What is being asked
Quote exactly the lines from the line containing "cad_parts[node].hide_render = cad_parts[node].hide_viewport" to the line containing "into linear light.", both lines included, please, and nothing more.

Collected data

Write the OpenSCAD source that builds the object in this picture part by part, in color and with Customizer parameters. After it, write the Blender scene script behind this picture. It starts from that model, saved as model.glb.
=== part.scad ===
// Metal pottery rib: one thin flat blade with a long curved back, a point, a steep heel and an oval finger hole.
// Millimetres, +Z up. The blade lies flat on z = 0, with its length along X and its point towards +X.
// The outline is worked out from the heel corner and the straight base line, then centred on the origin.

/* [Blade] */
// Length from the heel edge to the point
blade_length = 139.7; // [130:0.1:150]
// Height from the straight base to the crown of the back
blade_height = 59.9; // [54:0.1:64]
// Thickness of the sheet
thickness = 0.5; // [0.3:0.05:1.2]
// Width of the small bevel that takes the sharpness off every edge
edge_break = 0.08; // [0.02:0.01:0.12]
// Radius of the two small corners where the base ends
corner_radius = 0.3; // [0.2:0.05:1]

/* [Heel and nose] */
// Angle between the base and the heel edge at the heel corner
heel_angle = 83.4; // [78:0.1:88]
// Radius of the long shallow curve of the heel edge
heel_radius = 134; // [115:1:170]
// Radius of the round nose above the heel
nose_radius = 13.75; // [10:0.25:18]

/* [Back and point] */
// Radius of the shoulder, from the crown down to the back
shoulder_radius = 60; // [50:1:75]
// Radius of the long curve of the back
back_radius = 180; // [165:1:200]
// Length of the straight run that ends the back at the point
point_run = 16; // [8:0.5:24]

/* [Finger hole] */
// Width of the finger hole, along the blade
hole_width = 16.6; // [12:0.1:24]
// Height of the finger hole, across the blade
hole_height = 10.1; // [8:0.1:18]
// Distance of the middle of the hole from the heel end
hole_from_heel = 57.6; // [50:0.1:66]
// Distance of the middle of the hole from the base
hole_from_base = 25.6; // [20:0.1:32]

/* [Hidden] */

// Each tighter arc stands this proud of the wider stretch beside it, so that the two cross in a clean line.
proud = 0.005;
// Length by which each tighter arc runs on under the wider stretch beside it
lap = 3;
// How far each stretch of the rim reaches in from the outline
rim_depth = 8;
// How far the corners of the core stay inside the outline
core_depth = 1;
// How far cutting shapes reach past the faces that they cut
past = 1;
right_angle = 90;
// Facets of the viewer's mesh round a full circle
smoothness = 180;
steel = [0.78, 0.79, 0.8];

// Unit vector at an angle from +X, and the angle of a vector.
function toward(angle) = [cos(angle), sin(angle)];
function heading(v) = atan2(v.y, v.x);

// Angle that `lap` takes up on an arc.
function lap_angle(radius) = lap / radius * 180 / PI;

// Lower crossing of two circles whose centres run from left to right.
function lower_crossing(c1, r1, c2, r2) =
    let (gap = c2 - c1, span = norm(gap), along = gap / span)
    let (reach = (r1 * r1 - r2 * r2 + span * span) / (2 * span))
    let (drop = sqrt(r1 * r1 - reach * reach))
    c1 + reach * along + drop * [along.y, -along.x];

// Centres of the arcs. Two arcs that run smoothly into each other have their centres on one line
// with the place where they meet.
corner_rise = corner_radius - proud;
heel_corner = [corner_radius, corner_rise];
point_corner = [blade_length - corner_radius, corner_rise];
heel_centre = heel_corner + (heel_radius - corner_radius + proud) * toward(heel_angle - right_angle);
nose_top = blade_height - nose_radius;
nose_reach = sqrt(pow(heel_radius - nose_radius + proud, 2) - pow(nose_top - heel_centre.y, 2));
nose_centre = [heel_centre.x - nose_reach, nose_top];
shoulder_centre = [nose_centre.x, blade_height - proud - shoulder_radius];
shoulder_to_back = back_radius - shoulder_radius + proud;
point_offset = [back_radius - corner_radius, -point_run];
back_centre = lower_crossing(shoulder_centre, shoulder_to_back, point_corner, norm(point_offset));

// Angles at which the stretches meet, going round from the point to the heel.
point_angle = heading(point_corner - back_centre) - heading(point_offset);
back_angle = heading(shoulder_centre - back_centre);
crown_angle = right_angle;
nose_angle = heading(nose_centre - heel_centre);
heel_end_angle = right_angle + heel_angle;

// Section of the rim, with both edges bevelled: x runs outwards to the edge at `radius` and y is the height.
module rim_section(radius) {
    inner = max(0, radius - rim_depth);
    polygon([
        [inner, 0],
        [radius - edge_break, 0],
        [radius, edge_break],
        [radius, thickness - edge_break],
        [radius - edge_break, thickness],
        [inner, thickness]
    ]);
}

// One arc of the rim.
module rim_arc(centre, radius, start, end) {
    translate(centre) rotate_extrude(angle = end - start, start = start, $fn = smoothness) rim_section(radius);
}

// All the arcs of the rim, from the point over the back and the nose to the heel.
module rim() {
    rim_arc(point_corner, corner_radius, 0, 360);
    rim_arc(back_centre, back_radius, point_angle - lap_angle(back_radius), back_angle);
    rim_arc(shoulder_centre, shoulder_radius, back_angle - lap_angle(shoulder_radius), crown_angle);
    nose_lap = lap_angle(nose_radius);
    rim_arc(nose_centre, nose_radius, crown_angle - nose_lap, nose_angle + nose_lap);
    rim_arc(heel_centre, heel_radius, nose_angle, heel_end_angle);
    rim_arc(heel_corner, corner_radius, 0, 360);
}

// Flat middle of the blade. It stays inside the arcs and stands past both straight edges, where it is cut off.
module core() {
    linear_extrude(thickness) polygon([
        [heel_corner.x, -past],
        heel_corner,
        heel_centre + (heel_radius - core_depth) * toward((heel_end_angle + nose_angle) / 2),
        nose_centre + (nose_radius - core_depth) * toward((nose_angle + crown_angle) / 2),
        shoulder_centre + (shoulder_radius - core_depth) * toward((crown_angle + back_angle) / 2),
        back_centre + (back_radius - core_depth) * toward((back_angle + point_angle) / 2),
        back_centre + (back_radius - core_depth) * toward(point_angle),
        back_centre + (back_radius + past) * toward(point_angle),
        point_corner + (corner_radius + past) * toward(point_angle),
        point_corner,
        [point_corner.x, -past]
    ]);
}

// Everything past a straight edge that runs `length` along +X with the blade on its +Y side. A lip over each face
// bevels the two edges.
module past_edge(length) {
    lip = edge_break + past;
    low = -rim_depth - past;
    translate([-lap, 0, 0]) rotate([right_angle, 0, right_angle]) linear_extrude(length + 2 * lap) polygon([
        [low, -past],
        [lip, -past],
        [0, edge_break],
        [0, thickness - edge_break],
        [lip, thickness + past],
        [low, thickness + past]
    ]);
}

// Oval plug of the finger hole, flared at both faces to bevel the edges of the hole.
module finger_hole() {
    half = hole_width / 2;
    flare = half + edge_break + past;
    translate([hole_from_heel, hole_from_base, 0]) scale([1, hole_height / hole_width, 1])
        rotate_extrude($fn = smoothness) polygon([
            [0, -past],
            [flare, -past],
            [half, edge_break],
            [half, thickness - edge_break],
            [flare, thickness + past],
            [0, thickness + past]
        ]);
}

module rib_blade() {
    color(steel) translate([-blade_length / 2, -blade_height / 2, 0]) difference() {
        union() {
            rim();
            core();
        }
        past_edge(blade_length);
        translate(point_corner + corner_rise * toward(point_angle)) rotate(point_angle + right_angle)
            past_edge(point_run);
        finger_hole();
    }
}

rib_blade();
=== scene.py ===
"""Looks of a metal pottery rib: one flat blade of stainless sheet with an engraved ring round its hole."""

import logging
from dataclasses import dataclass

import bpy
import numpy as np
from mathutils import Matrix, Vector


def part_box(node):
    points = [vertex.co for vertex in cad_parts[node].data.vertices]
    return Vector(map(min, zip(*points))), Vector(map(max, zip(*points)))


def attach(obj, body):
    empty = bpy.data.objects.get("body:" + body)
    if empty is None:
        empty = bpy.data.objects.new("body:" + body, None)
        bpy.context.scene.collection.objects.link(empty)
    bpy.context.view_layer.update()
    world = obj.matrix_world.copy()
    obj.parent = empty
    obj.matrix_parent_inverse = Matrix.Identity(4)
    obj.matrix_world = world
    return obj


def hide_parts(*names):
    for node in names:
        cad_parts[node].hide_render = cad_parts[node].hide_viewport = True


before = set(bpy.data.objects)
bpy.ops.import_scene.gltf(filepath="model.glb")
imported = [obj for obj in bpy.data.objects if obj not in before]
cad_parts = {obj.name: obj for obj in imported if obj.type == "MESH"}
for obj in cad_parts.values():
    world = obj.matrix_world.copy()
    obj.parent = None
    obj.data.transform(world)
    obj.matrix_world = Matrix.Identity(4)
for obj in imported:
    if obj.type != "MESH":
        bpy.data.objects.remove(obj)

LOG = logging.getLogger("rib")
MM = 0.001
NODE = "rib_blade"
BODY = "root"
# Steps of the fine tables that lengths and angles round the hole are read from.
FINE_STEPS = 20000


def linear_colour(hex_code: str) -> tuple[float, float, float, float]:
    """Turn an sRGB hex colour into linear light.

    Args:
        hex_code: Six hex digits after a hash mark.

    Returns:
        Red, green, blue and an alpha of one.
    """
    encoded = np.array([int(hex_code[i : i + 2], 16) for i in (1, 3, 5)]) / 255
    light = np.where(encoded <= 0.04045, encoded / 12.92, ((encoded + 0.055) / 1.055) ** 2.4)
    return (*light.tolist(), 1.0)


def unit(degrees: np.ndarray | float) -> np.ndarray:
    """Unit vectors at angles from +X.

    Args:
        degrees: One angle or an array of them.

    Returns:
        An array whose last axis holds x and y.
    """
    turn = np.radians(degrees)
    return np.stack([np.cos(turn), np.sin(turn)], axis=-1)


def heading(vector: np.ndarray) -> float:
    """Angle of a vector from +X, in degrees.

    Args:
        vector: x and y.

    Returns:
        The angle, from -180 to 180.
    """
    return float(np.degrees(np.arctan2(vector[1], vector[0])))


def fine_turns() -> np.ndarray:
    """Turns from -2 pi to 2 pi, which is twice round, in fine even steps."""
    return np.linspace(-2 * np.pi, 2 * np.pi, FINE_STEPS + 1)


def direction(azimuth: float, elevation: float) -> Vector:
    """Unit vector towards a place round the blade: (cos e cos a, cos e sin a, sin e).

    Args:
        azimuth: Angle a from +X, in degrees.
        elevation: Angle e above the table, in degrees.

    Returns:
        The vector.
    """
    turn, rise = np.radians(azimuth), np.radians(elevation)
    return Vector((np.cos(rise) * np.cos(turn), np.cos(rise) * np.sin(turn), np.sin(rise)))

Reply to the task
        cad_parts[node].hide_render = cad_parts[node].hide_viewport = True


before = set(bpy.data.objects)
bpy.ops.import_scene.gltf(filepath="model.glb")
imported = [obj for obj in bpy.data.objects if obj not in before]
cad_parts = {obj.name: obj for obj in imported if obj.type == "MESH"}
for obj in cad_parts.values():
    world = obj.matrix_world.copy()
    obj.parent = None
    obj.data.transform(world)
    obj.matrix_world = Matrix.Identity(4)
for obj in imported:
    if obj.type != "MESH":
        bpy.data.objects.remove(obj)

LOG = logging.getLogger("rib")
MM = 0.001
NODE = "rib_blade"
BODY = "root"
# Steps of the fine tables that lengths and angles round the hole are read from.
FINE_STEPS = 20000


def linear_colour(hex_code: str) -> tuple[float, float, float, float]:
    """Turn an sRGB hex colour into linear light.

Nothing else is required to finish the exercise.